A few years ago, wireless speakers were quite rare and limited in scope, but today, thanks to advances in wi-fi and Bluetooth and the proliferation of devices equipped with wireless tech, they’re suited to a whole range of jobs.
By having a wireless speaker in your living room, you or any visitors can play music from your phones or tablets without having to fiddle with the old-fashioned audio cable. A wireless speaker in your home office, meanwhile, can pair up with your laptop to give much better sound than its built-in speakers.
You can even pair up a wireless speaker with your television, making improvements to movie sound without having wires running around the lounge.
How do wireless speakers work?
Wireless speakers connect to devices using Bluetooth, wi-fi or both.
A Bluetooth connection sets up a one-to-one link between your source device (phone, tablet, laptop or TV) and the speaker, over which digital audio data is transmitted; this is known as ‘pairing’. Bluetooth used to offer lower sound quality and shorter range, but advances in the technology mean that high-quality signals can now be carried over longer distances (up to 60 metres with Bluetooth 4.0).
Wi-fi speakers usually connect to source devices over a shared wi-fi network rather than a direct device-to-device link like Bluetooth. Wi-fi is a stable, long-range wireless connection with high potential data transfer rates, which means it’s still the preferred wireless technology for those looking for the very highest audio quality.
Of course, wireless speakers do require a power source to work, so they’ll either have to be plugged into a wall socket or run off a battery. Many Bluetooth-based wireless speakers come with a built-in rechargeable battery, allowing you to take them out and about for some al-fresco listening.
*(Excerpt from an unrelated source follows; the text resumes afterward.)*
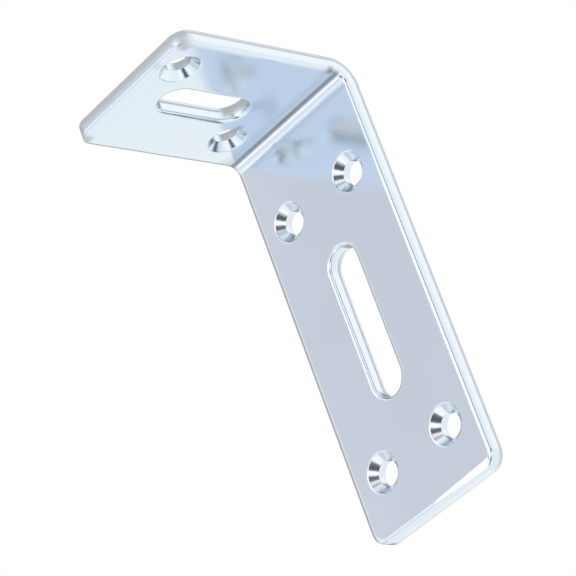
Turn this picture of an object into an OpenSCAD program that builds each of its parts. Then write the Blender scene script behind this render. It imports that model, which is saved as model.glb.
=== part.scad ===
// Angle bracket, pressed and folded from one piece of flat steel
// It is drawn as it is fixed: the long leg flat on an upright face, the short leg out from its top
// +Z is up the long leg, +Y goes into the face it is fixed to, +X is across the width
// The origin is the middle of the long leg's four screw holes, on its back face

/* [Strip] */
// Width of the strip
strip_w = 30; // [26:0.5:60]
// Thickness of the steel
sheet_t = 3; // [2:0.1:4]
// Height of the long leg, from its free end to the top of the short leg
long_leg = 80; // [72:1:160]
// Reach of the short leg, from its free end to the back of the long leg
short_leg = 40; // [36:1:100]
// Radius on the inside of the fold
fold_r = 2; // [1:0.1:3]

/* [Edges] */
// Radius of the four corners, seen face on
corner_r = 3; // [2:0.1:6]
// Radius that the die rolled along the outer edges, on the inner face
edge_roll = 1; // [0.3:0.1:1.5]
// Radius that tumbling left on the burr side, round the outer face
edge_break = 0.2; // [0.1:0.05:0.4]

/* [Screw holes] */
// Diameter of the screw holes
bore_d = 4.5; // [3:0.1:5.5]
// Diameter of the countersinks at the inner face
sink_d = 7.5; // [6.5:0.1:8.5]
// Angle of the countersinks, from side to side
sink_angle = 90; // [80:1:120]
// Distance between screw holes across the width, on both legs
pair_pitch = 16; // [16:0.5:18]
// Distance from the long leg's free end to its first pair of holes
pair_end = 11; // [6:0.5:12]
// Distance from one pair of holes to the other along the long leg
pair_rise = 50; // [46:1:54]
// Distance from the back of the long leg to the short leg's inner hole
inner_hole_back = 11; // [9.5:0.5:12]
// Distance from the short leg's free end to its outer hole
outer_hole_end = 5; // [5:0.5:8]

/* [Slots] */
// Width of both slots
slot_w = 6.8; // [5:0.1:8]
// Length of the long leg's slot, from end to end
long_slot = 29; // [12:0.5:36]
// Length of the short leg's slot, from end to end
short_slot = 19; // [10:0.5:22]
// Radius that the punch rolled round each slot, on the inner face
slot_roll = 0.7; // [0.2:0.1:0.8]

/* [Hidden] */
// Radius on the outside of the fold
fold_outer_r = fold_r + sheet_t;
// Length of the flat part of each leg, past the fold
long_flat = long_leg - fold_outer_r;
short_flat = short_leg - fold_outer_r;
// Distance from the long leg's free end to the middle of its hole pattern
pattern_end = pair_end + pair_rise / 2;
// Distance from the fold to the short leg's inner and outer hole
inner_hole_y = inner_hole_back - fold_outer_r;
outer_hole_y = short_flat - outer_hole_end;
// Height of the short leg's top face above the origin
top_z = long_leg - pattern_end;
// Height of the fold's centre line above the origin
fold_z = top_z - fold_outer_r;
// Depth of the countersinks' cone
sink_depth = (sink_d - bore_d) / 2 / tan(sink_angle / 2);
// How far each cut runs past the face that it opens
cut_over = 1;
// Colour of the bright zinc plating
zinc = [0.76, 0.80, 0.86];
$fn = 64;

// Half of the strip's section: x from the middle to the edge at reach, y from the inner face
// The punched edge is rolled over at the inner face and only broken at the outer face
module half_section(reach) {
    square([reach - edge_roll, sheet_t]);
    translate([0, edge_roll]) square([reach, sheet_t - edge_roll - edge_break]);
    translate([0, edge_roll]) square([reach - edge_break, sheet_t - edge_roll]);
    translate([reach - edge_roll, edge_roll]) circle(edge_roll);
    translate([reach - edge_break, sheet_t - edge_break]) circle(edge_break);
}

// The whole section, with the width along x
module strip_section() {
    half_section(strip_w / 2);
    mirror([1, 0]) half_section(strip_w / 2);
}

// Flat leg along +y from the fold, inner face at z = 0, with two rounded corners at its free end
module flat_leg(flat) {
    end_y = flat - corner_r;
    corner_x = strip_w / 2 - corner_r;
    translate([0, end_y, 0]) rotate([90, 0, 0]) linear_extrude(end_y) strip_section();
    translate([-corner_x, end_y, 0]) rotate([90, 0, 90])
        linear_extrude(2 * corner_x) half_section(corner_r);
    translate([corner_x, end_y, 0]) rotate_extrude(angle = 90) half_section(corner_r);
    translate([-corner_x, end_y, 0]) rotate(90)
        rotate_extrude(angle = 90) half_section(corner_r);
}

// The strip taken round the fold, from the long leg's flat to the short leg's
module fold() {
    rotate([90, 0, 90]) rotate_extrude(angle = 90)
        translate([fold_r, 0]) mirror([1, -1]) strip_section();
}

// Countersunk hole, sunk from the inner face at z = 0
module screw_hole() {
    mouth_d = sink_d + 2 * cut_over * tan(sink_angle / 2);
    translate([0, 0, -cut_over]) cylinder(h = sheet_t + 2 * cut_over, d = bore_d);
    translate([0, 0, -cut_over]) cylinder(h = sink_depth + cut_over, d1 = mouth_d, d2 = bore_d);
}

// Half of the slot's section: its wall at half the slot's width, flared at the inner face
module half_slot_section() {
    difference() {
        translate([0, -cut_over]) square([slot_w / 2 + slot_roll, cut_over + slot_roll]);
        translate([slot_w / 2 + slot_roll, slot_roll]) circle(slot_roll);
    }
    square([slot_w / 2, sheet_t + cut_over]);
}

// Slot along y with round ends, rolled in from the inner face
module slot(length) {
    run = length - slot_w;
    translate([0, run / 2, 0]) rotate([90, 0, 0]) linear_extrude(run) {
        half_slot_section();
        mirror([1, 0]) half_slot_section();
    }
    translate([0, run / 2, 0]) rotate_extrude(angle = 180) half_slot_section();
    translate([0, -run / 2, 0]) rotate(180) rotate_extrude(angle = 180) half_slot_section();
}

// Long leg: two pairs of screw holes, with the slot midway between them
module long_leg_flat() {
    slot_y = long_flat - pattern_end;
    difference() {
        flat_leg(long_flat);
        translate([0, slot_y, 0]) slot(long_slot);
        for (side = [-1, 1], row = [-1, 1])
            translate([side * pair_pitch / 2, slot_y + row * pair_rise / 2, 0]) screw_hole();
    }
}

// Short leg: two screw holes on a diagonal, with the slot midway between them
module short_leg_flat() {
    difference() {
        flat_leg(short_flat);
        translate([0, (inner_hole_y + outer_hole_y) / 2, 0]) slot(short_slot);
        translate([pair_pitch / 2, inner_hole_y, 0]) screw_hole();
        translate([-pair_pitch / 2, outer_hole_y, 0]) screw_hole();
    }
}

module angle_bracket() {
    color(zinc) translate([0, -fold_outer_r, fold_z]) {
        translate([0, fold_r, 0]) rotate([-90, 0, 0]) long_leg_flat();
        translate([0, 0, fold_r]) rotate(180) short_leg_flat();
        fold();
    }
}

angle_bracket();
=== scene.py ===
"""Angle bracket: one strip of steel, punched, countersunk, folded square and zinc plated."""
from math import cos, exp, pi, radians, sin, sqrt, tan

import bmesh
import bpy
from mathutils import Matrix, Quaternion, Vector
from mathutils.geometry import delaunay_2d_cdt


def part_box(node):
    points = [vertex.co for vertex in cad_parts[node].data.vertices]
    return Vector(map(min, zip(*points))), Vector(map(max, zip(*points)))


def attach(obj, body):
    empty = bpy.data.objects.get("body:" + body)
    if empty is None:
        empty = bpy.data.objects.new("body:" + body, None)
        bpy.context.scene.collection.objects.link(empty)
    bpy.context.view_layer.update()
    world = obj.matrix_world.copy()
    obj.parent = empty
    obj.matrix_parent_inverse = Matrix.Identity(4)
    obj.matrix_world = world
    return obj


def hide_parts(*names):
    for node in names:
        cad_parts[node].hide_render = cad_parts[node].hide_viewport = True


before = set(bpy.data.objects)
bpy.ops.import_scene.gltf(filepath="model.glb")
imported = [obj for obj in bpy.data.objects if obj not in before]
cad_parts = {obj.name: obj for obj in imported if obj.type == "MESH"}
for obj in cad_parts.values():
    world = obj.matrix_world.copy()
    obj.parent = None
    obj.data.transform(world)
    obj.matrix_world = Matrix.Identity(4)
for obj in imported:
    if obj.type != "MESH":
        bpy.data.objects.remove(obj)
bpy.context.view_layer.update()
scene = bpy.context.scene
scene.view_settings.view_transform = "Standard"

# The camera looks up into the inside of the bracket, from in front and below, with its head
# tipped so that the long leg runs down to the right. It stands half a metre away, and its lens
# is drawn in so that the one bracket fills the frame.
view_azimuth = radians(40.0)
view_elevation = radians(-25.7)
view_roll = radians(-20.3)
view_distance = 0.511
aim = Vector((-0.0024, -0.0161, 0.0066))
photo_lens = 86.8
closer = 2.2

back = Vector((
    sin(view_azimuth) * cos(view_elevation),
    -cos(view_azimuth) * cos(view_elevation),
    sin(view_elevation),
))
camera_data = bpy.data.cameras.new("camera")
camera_data.lens = photo_lens * closer
camera_data.clip_start = 0.01
camera = bpy.data.objects.new("camera", camera_data)
camera.location = aim + back * view_distance
camera.rotation_mode = "QUATERNION"
camera.rotation_quaternion = (
    (-back).to_track_quat("-Z", "Y") @ Quaternion((0, 0, 1), view_roll)
)
scene.collection.objects.link(camera)
scene.camera = camera

# The blank is cut from 3 mm sheet. The punch enters from what becomes the inside, so every cut
# edge is rolled over there and runs square through the sheet to a tumbled edge at the back.
# The edges that face -X rolled less, and by one corner the tool dragged a facet over the roll.
low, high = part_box("angle_bracket")
width = high.x - low.x
sheet = 0.003
corner_radius = 0.003
edge_roll = 0.001
shallow_roll = 0.25
edge_break = 0.0005
drag_slope = radians(12)
drag_spread = 0.0006
drag_limit = 0.003
wall_from = 0.0017
wall_to = 0.00245
inner_fold = 0.002
outer_fold = inner_fold + sheet
fold_run = pi / 2 * (inner_fold + sheet / 2)
fold_start = high.z - low.z - outer_fold
fold_end = fold_start + fold_run
blank_length = fold_end + high.y - low.y - outer_fold
foot_steps = 32
long_leg_steps = 24
fold_steps = 20
short_leg_steps = 10
end_steps = 12
corner_steps = 16
roll_steps = 14
drag_steps = 60
wall_steps = 5
break_steps = 6
tolerance = 1e-6


def smooth(value, start, stop):
    """0 at start and 1 at stop, level beyond them and eased between them."""
    share = min(max((value - start) / (stop - start), 0), 1)
    return share * share * (3 - 2 * share)


def span(start, stop, steps):
    return [start + (stop - start) * i / steps for i in range(steps + 1)]


def arc(across, along, radius, start, stop, steps):
    """Stations of an arc: (across, along, angle of the way out from its middle)."""
    return [
        (across + radius * cos(angle), along + radius * sin(angle), angle)
        for angle in span(start, stop, steps)
    ]


def blank_outline():
    """Stations round the blank, from the foot's right-hand corner up and round to the foot."""
    half = width / 2 - corner_radius
    top = blank_length - corner_radius
    stops = span(corner_radius, fold_start, long_leg_steps)[1:]
    stops += span(fold_start, fold_end, fold_steps)[1:]
    stops += span(fold_end, top, short_leg_steps)[1:-1]
    stations = arc(half, corner_radius, corner_radius, -pi / 2, 0, corner_steps)
    stations += [(width / 2, along, 0) for along in stops]
    stations += arc(half, top, corner_radius, 0, pi / 2, corner_steps)
    stations += [
        (across, blank_length, pi / 2) for across in span(half, -half, end_steps)[1:-1]
    ]
    stations += arc(-half, top, corner_radius, pi / 2, pi, corner_steps)
    stations += [(-width / 2, along, pi) for along in reversed(stops)]
    stations += arc(-half, corner_radius, corner_radius, pi, 3 * pi / 2, corner_steps)
    stations += [(across, 0, -pi / 2) for across in span(-half, half, foot_steps)[1:-1]]
    return stations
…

When looking at wireless speaker spec sheets, you may also see things like ‘AirPlay’, ‘Google Cast’ and ‘Spotify Connect’ streaming mentioned. These are proprietary wireless streaming technologies that work with particular apps or hardware. AirPlay, for example, is Apple’s streaming technology; you’ll need an iPhone, iPad or MacBook to stream via AirPlay – but it actually works via wi-fi. Find out more.
Are wireless speakers any good?
Yes they are! Or at least, they can be. While audiophiles obsessed with wringing the very best sound quality out of their hi-fi hardware generally disdain wireless, wi-fi and Bluetooth can both carry information at bit rates that allow for very good sound quality. So unless you’re an absolute perfectionist, you’re probably going to be more than satisfied with the sonic skill of a wireless speaker.
Wireless speakers for a smartphone or tablet
Ultimate Ears Roll 2
Small but mighty, the Bluetooth-equipped Roll 2 produces a surprising amount of audio power and detail for its size. It’s also fully waterproof (not just splash-proof – you can dunk this in a pool for up to 30 minutes) and battery-powered, offering up to nine hours of on-the-go use, making it an ideal travel speaker.
Audio Pro Addon T3
The natty leather handle and 30-hour battery life make the Addon T3 a beautifully portable option – but its simple, minimalist design makes it a speaker you’d be happy to display at home too.
The T7 is small enough to sit on your desktop without taking up too much space, and handily battery-powered if you ever fancy taking it on your travels. aptX Bluetooth connection comes as standard, as does a solid construction and great performance.
Wireless speakers for a laptop
Edifier Exclaim E10BT
With an eye-catching design and strong all-round performance, these are just about the best wireless laptop speakers you can buy at this price. A winning balance of power and cost.
Creative Sound Blaster Roar 2
Battery-powered and lightweight, this Bluetooth-equipped portable speaker is aimed at road warriors looking for an on-the-go audio boost. It’ll also work with your smartphone and tablet, of course.
Wireless speakers for a TV
Philips Fidelio E5
This 2.1 (left and right speakers, plus a subwoofer) system can instantly convert into a 4.1 surround sound setup when required – just detach the wireless rear speaker modules and place them behind you for all-enveloping surround effects.
Sonos 5.1 Home Theatre System
Sonos is best known for its wireless music speakers, but it offers a 5.1-channel wireless home cinema setup too: soundbar, subwoofer and two PLAY:1 speakers for rear effects. It’s not cheap, but if you want the full thrills of surround sound with powerful bass and the added bonuses of great music performance and wireless setup, this system fits the bill.
Prices correct at the time of writing, but may be subject to change at any time.